SHORT TASK: Return only the lines between the line holding "for make in" and the line holding "obj.matrix_world = world", the two boundary lines included, exactly as they appear.

COLLECTED DATA:
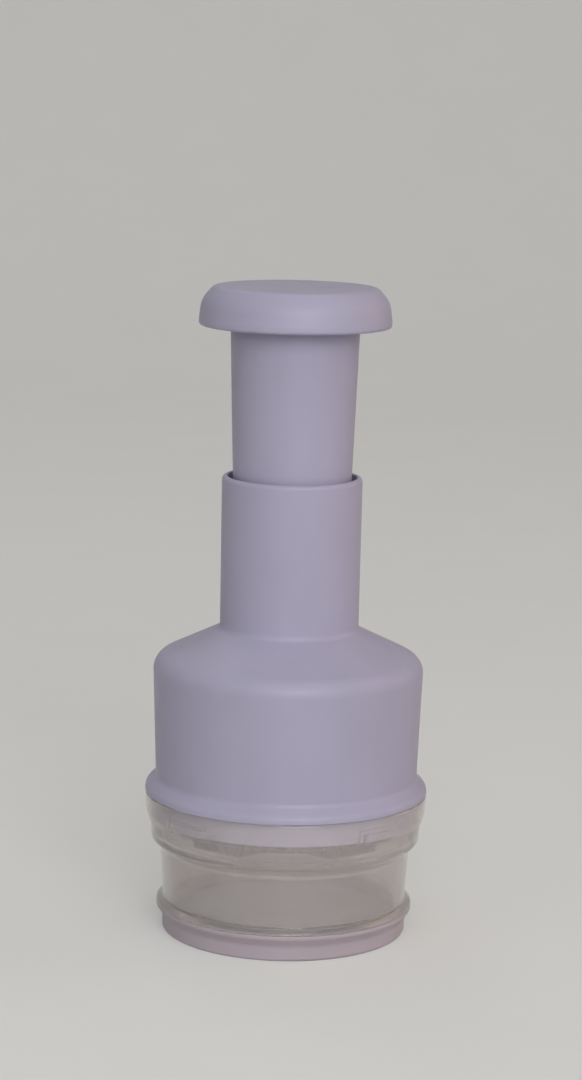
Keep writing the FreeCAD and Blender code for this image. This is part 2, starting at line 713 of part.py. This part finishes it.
def drive_shaft():
    """Steel shaft: square tenon in the hub, twisted square through the nut, round in the plunger."""
    tenon_foot = tenon_bottom + SNUG_GAP
    tenon = prism(square_wire(shaft_square, tenon_foot, twist_at(boss_top)), boss_top - tenon_foot)
    twisted = twisted_square(shaft_square, boss_top, twist_top)
    upper = turned([
        (0, twist_top),
        (SHAFT_RADIUS, twist_top),
        (SHAFT_RADIUS, shaft_shoulder, EDGE_ROUND),
        (JOURNAL_RADIUS, shaft_shoulder),
        (JOURNAL_RADIUS, bush_top),
        (clip_groove_radius, bush_top),
        (clip_groove_radius, clip_top + SNUG_GAP),
        (JOURNAL_RADIUS, clip_top + SNUG_GAP),
        (JOURNAL_RADIUS, shaft_top, SOFT_ROUND),
        (0, shaft_top),
    ])
    bore_top = hub_bottom + HUB_SCREW_LENGTH + OVERCUT
    screw_bore = disc(HUB_SCREW_RADIUS + SNUG_GAP, hub_bottom, bore_top)
    return tenon.fuse([twisted, upper]).removeSplitter().cut(screw_bore)


def cross_recess(length, width, bottom, top):
    bar = box((-length / 2, length / 2), (-width / 2, width / 2), bottom, top)
    return bar.fuse(turned_to(bar, 90))


def hub_screw():
    """Countersunk screw that draws the hub onto the shaft, flush with the hub's face."""
    shank = disc(HUB_SCREW_RADIUS, hub_bottom, hub_bottom + HUB_SCREW_LENGTH)
    recess_top = hub_bottom + countersink_rise / 2
    recess = cross_recess(HUB_SCREW_HEAD_RADIUS, HUB_SCREW_SLOT, hub_bottom, recess_top)
    return shank.fuse(screw_cone(0)).cut(recess)


def thrust_washer():
    outer = bush_flange_radius - SNUG_GAP
    bottom = thrust_washer_top - WASHER_THICKNESS
    return tube(outer, JOURNAL_RADIUS + SNUG_GAP, bottom, thrust_washer_top)


def retaining_clip():
    """Open clip in the shaft's groove, on top of the bush."""
    ring = tube(clip_radius, clip_groove_radius + SNUG_GAP, clip_bottom, clip_top)
    half = CLIP_MOUTH / 2
    return ring.cut(box((0, clip_radius), (-half, half), clip_bottom, clip_top))


# ================================================================ index mechanism on the housing's shelf
def ratchet_seat():
    """Toothed ring that stops the nut from turning on the way down."""
    ring = tube(nut_radius, shelf_hole_radius, shelf_top, seat_ring_top)
    inner = shelf_hole_radius + TOOTH_INSET
    outer = nut_radius - TOOTH_INSET
    teeth = saw_teeth(inner, outer, seat_ring_top - TOOTH_ROOT, TOOTH_HEIGHT + TOOTH_ROOT, 0.0)
    return ring.fuse(teeth).removeSplitter()


def index_nut():
    """Nut with a twisted square hole. Its lower face is the counterpart of the ratchet seat."""
    blank = turned([
        (0, nut_bottom),
        (nut_radius, nut_bottom),
        (nut_radius, nut_top, RIM_ROUND),
        (0, nut_top),
    ])
    socket_bottom = nut_bottom - TOOTH_ROOT
    socket_height = TOOTH_HEIGHT + TOOTH_ROOT
    outer = nut_radius + NUT_WALL
    sockets = saw_teeth(SHAFT_RADIUS, outer, socket_bottom, socket_height, -TOOTH_LAG_DEG)
    relief = disc(shelf_hole_radius, nut_bottom, nut_bottom + TOOTH_HEIGHT)
    hole = twisted_square(shaft_square + 2 * LOOSE_GAP, shelf_top, cover_ceiling)
    return blank.cut(sockets + [relief]).cut(hole)


def nut_cover():
    """Cap over the nut. The return spring stands on its flange and holds it down."""
    hole_radius = SHAFT_RADIUS + LOOSE_GAP
    return turned([
        (cover_bore, shelf_top),
        (spring_seat_radius, shelf_top, EDGE_ROUND),
        (spring_seat_radius, spring_bottom, RIM_ROUND),
        (cover_radius, spring_bottom, RIM_ROUND),
        (cover_radius, cover_top, COVER_ROUND),
        (hole_radius, cover_top, EDGE_ROUND),
        (hole_radius, cover_ceiling),
        (cover_bore, cover_ceiling),
    ])


# ================================================================ plunger
def return_spring():
    """Compression spring: close turns at both ends, open turns between."""
    low = spring_bottom + SNUG_GAP + SPRING_WIRE_RADIUS
    high = spring_top - SNUG_GAP - SPRING_WIRE_RADIUS
    end_rise = 2 * SPRING_WIRE_RADIUS * SPRING_END_PITCH * SPRING_END_TURNS
    end_coil = (end_rise, SPRING_END_TURNS)
    open_coil = (high - low - 2 * end_rise, SPRING_TURNS)
    level = low
    angle = 0.0
    edges = []
    for rise, turns in (end_coil, open_coil, end_coil):
        count = max(1, round(turns / SPRING_SPAN))
        for _ in range(count):
            span = Part.makeHelix(rise / turns, rise / count, spring_radius)
            span.rotate(Vector(0, 0, 0), Z_AXIS, angle)
            span.translate(Z_AXIS * level)
            edges.extend(span.Edges)
            level += rise / count
            angle += 360.0 * turns / count
    start = Vector(spring_radius, 0, low)
    section = Part.Wire([Part.Circle(start, Vector(0, 1, 0), SPRING_WIRE_RADIUS).toShape()])
    return Part.Wire(edges).makePipeShell([section], True, True)


def screw_places():
    return [polar(screw_circle, 90 + 360.0 * i / KNOB_SCREW_COUNT) for i in range(KNOB_SCREW_COUNT)]


def at_screws(radius, bottom, top):
    """Upright cylinders at the knob's screws."""
    return [Part.makeCylinder(radius, top - bottom, place + Z_AXIS * bottom) for place in screw_places()]


def plunger_tube():
    """Tapered tube with a guide collar below, a web for the bush and bosses for the knob's screws."""
    plate_seat = plate_bottom - SNUG_GAP
    body = turned([
        (0, web_bottom),
        (tube_top_radius - TUBE_WALL, web_bottom, WEB_ROUND),
        (tube_end_bore, guide_top),
        (tube_end_bore, tube_bottom, EDGE_ROUND),
        (guide_radius, tube_bottom, GUIDE_ROUND),
        (guide_radius, guide_top, RIM_ROUND),
        (tube_end_radius, guide_top, EDGE_ROUND),
        (tube_top_radius, knob_bottom),
        (tube_top_radius, plate_seat),
        (tube_neck_radius, plate_seat),
        (tube_neck_radius, tube_top, EDGE_ROUND),
        (0, tube_top),
    ])
    bosses = at_screws(screw_boss_radius, screw_boss_bottom, tube_top - WEB_THICKNESS / 2)
    pilots = at_screws(KNOB_SCREW_RADIUS + SNUG_GAP, pilot_bottom, tube_top + OVERCUT)
    bush_hole = disc(bush_radius + SNUG_GAP, web_bottom - OVERCUT, tube_top + OVERCUT)
    return body.fuse(bosses).cut(pilots + [bush_hole])


def shaft_bush():
    """Flanged bush, pressed up into the tube's web. The shaft hangs and turns in it."""
    flange_top = web_bottom - SNUG_GAP
    return turned([
        (bush_bore, bush_bottom),
        (bush_flange_radius, bush_bottom, EDGE_ROUND),
        (bush_flange_radius, flange_top, FINE_ROUND),
        (bush_radius, flange_top),
        (bush_radius, bush_top, EDGE_ROUND),
        (bush_bore, bush_top),
    ])


def spring_washer():
    inner = screw_circle + screw_boss_radius + LOOSE_GAP
    return tube(spring_seat_radius, inner, spring_top, web_bottom)


def knob_plate():
    """Underside of the knob, screwed down onto the tube. The palm knob snaps over its rim."""
    clip_room = clip_radius + LOOSE_GAP
    bore = tube_neck_radius + SNUG_GAP
    radius = knob_bore - SNUG_GAP
    plate = turned([
        (clip_room, tube_top + SNUG_GAP),
        (bore, tube_top + SNUG_GAP),
        (bore, plate_bottom),
        (radius, plate_bottom, RIM_ROUND),
        (radius, plate_top, EDGE_ROUND),
        (clip_room, plate_top),
    ])
    return plate.cut(at_screws(KNOB_SCREW_RADIUS + SNUG_GAP, plate_bottom, plate_top + OVERCUT))


def palm_knob():
    """Rounded cap that takes the palm, with a flat top."""
    plate_seat = plate_top + SNUG_GAP
    bead_top = plate_bottom - SNUG_GAP
    bead_bore = knob_bore - KNOB_BEAD
    inside = knob_bore - PLATE_LEDGE
    ceiling = knob_top - KNOB_WALL
    return turned([
        (bead_bore, knob_bottom, FINE_ROUND),
        (knob_radius, knob_bottom, KNOB_RIM_FILLET),
        (knob_radius, knob_bottom + KNOB_BELLY, KNOB_BELLY_FILLET),
        (knob_radius - KNOB_SHOULDER_INSET, knob_bottom + KNOB_SHOULDER, KNOB_SHOULDER_FILLET),
        (knob_crown_radius, knob_top, KNOB_CROWN_ROUND),
        (0, knob_top),
        (0, ceiling),
        (inside - KNOB_CROWN_INSET, ceiling, KNOB_INSIDE_FILLET),
        (inside, plate_seat + PLATE_LEDGE, KNOB_RIM_FILLET),
        (inside, plate_seat),
        (knob_bore, plate_seat),
        (knob_bore, bead_top),
        (bead_bore, bead_top, FINE_ROUND),
    ])


def knob_screw():
    """Pan-head screw that points down, with a cross recess."""
    radius = KNOB_SCREW_RADIUS
    head_radius = KNOB_SCREW_HEAD_RADIUS
    crown = plate_top + KNOB_SCREW_HEAD_HEIGHT
    recess_bottom = crown - KNOB_SCREW_HEAD_HEIGHT / 2
    screw = turned([
        (0, knob_screw_tip),
        (radius / 2, knob_screw_tip),
        (radius, knob_screw_tip + radius),
        (radius, plate_top),
        (head_radius, plate_top),
        (head_radius, crown, KNOB_SCREW_HEAD_HEIGHT / 2),
        (0, crown),
    ])
    return screw.cut(cross_recess(head_radius, head_radius / 4, recess_bottom, crown))


def knob_screws():
    screws = []
    for place in screw_places():
        screw = knob_screw()
        screw.translate(place)
        screws.append(screw)
    return Part.makeCompound(screws)


SUB_PARTS = [
    base_cup, cutting_mat, chopping_chamber,
    upper_housing, wiper_ring, wiper_disc, stop_ring,
    blade_hub, drive_shaft, hub_screw, thrust_washer, retaining_clip,
    ratchet_seat, index_nut, nut_cover,
    return_spring, plunger_tube, shaft_bush, spring_washer,
    knob_plate, palm_knob, knob_screws,
]


def main():
    os.makedirs("parts", exist_ok=True)
    for make in SUB_PARTS:
        make().exportStep("parts/" + make.__name__ + ".step")
    for name in BLADES:
        blade(name).exportStep("parts/" + name + ".step")


main()
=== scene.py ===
"""Looks of the plunger food chopper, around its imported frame. Metres, +Z up."""

import math

import bpy
from mathutils import Matrix, Vector


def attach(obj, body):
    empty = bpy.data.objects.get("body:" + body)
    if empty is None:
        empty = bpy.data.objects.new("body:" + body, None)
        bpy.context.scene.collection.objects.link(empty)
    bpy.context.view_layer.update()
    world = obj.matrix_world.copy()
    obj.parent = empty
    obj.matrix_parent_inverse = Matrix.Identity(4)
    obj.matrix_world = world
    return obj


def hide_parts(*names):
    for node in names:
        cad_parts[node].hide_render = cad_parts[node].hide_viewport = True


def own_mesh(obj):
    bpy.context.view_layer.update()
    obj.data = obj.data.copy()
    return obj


MM = 0.001

# ---- camera, at the photograph's viewing angle
CAMERA_DISTANCE = 0.8821
CAMERA_HEIGHT = 0.2755
CAMERA_PITCH = math.radians(9.8)
CAMERA_ROLL = math.radians(1.21)
FOCAL_PIXELS = 2900
PHOTO_HEIGHT = 1080
SENSOR = 36.0           # millimetres, as Blender takes it

# ---- studio
FLOOR_REACH = 6.0
FLOOR_BEND_START = 1.3
FLOOR_BEND_RADIUS = 0.9
FLOOR_BEND_STEPS = 24
BACKDROP_HEIGHT = 2.4
FLOOR_ROUGHNESS = 0.7
FLOOR_COLOUR = (0.54, 0.54, 0.525)
FLOOR_GLOW = 0.42       # only where the floor is seen, also by reflection or through clear walls
WORLD_COLOUR = (1.0, 1.0, 1.0)
WORLD_STRENGTH = 0.34
WORLD_GLOW = 0.08       # likewise, so that the world looks less dark beyond the floor
GLINTS = {-29.0: 0.25, -7.0: 0.5, 44.0: 0.25}    # watts, by degrees to the right of the front
GLINT_DISTANCE = 1.25
GLINT_HEIGHT = 0.55
GLINT_SIZE = 0.05
GLINT_COLOUR = (1.0, 1.0, 1.0)
LAMP_TARGET = (0, 0, 0.10)
NARROW = math.radians(90)
WIDE = math.pi
LAMPS = (               # name, place, size, watts, colour, spread
    ("key", (0.25, -1.16, 0.60), (0.7, 0.7), 1.92, (1.0, 0.98, 0.97), NARROW),
    ("top", (0.1, -0.5, 1.5), (0.8, 0.8), 1.9, (1.0, 0.98, 0.98), WIDE),
    ("back", (-0.6, 1.3, 1.7), (0.9, 0.9), 2.2, (1.0, 1.0, 1.0), WIDE),
    ("warm", (1.9, 0.6, 0.8), (0.95, 1.4), 4.6, (1.0, 0.50, 0.25), WIDE),
)

# ---- finishes, with linear colours
PLASTIC_COLOUR = (0.430, 0.408, 0.540)
# the base cup's plastic is the body's plastic, warmer, and lighter as painted light that makes up
# for the light the low cup gets less of
CUP_LIT_COLOUR = (0.475, 0.412, 0.462)
CLEAR_COLOUR = (0.78, 0.745, 0.735)
MAT_COLOUR = (0.60, 0.59, 0.60)
ACETAL_COLOUR = (0.72, 0.70, 0.62)
BLADE_COLOUR = (0.28, 0.285, 0.29)
SHAFT_COLOUR = (0.50, 0.50, 0.51)
SPRING_COLOUR = (0.36, 0.36, 0.38)
SCREW_COLOUR = (0.62, 0.61, 0.58)
BRASS_COLOUR = (0.58, 0.40, 0.16)

PLASTIC_ROUGHNESS = 0.42
ACETAL_ROUGHNESS = 0.5
CLEAR_ROUGHNESS = 0.13
CLEAR_INDEX = 1.33      # chosen: such plastics have about 1.5 to 1.6
MAT_ROUGHNESS = 0.6
BRASS_ROUGHNESS = 0.3

PLASTIC_NODES = ("palm_knob", "knob_plate", "plunger_tube", "upper_housing", "stop_ring",
                 "wiper_ring", "wiper_disc", "blade_hub")
ACETAL_NODES = ("ratchet_seat", "index_nut", "nut_cover")
BLADE_NODES = ("blade_front", "blade_middle", "blade_rear")
SHAFT_NODES = ("drive_shaft", "thrust_washer", "spring_washer")
SPRING_NODES = ("return_spring", "retaining_clip")
SCREW_NODES = ("hub_screw", "knob_screws")

BRUSHED_ALONG_Z = (1.0, 1.0, 0.06)
NOT_BRUSHED = (1, 1, 1)
STEELS = (              # nodes, name, colour, roughness, stretch of the marks, their depth
    (BLADE_NODES, "blade_steel", BLADE_COLOUR, 0.24, BRUSHED_ALONG_Z, 0.01 * MM),
    (SHAFT_NODES, "shaft_steel", SHAFT_COLOUR, 0.3, BRUSHED_ALONG_Z, 0.008 * MM),
    (SPRING_NODES, "spring_steel", SPRING_COLOUR, 0.32, NOT_BRUSHED, 0.005 * MM),
    (SCREW_NODES, "screw_steel", SCREW_COLOUR, 0.2, NOT_BRUSHED, 0.004 * MM),
)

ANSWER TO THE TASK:
    for make in SUB_PARTS:
        make().exportStep("parts/" + make.__name__ + ".step")
    for name in BLADES:
        blade(name).exportStep("parts/" + name + ".step")


main()
=== scene.py ===
"""Looks of the plunger food chopper, around its imported frame. Metres, +Z up."""

import math

import bpy
from mathutils import Matrix, Vector


def attach(obj, body):
    empty = bpy.data.objects.get("body:" + body)
    if empty is None:
        empty = bpy.data.objects.new("body:" + body, None)
        bpy.context.scene.collection.objects.link(empty)
    bpy.context.view_layer.update()
    world = obj.matrix_world.copy()
    obj.parent = empty
    obj.matrix_parent_inverse = Matrix.Identity(4)
    obj.matrix_world = world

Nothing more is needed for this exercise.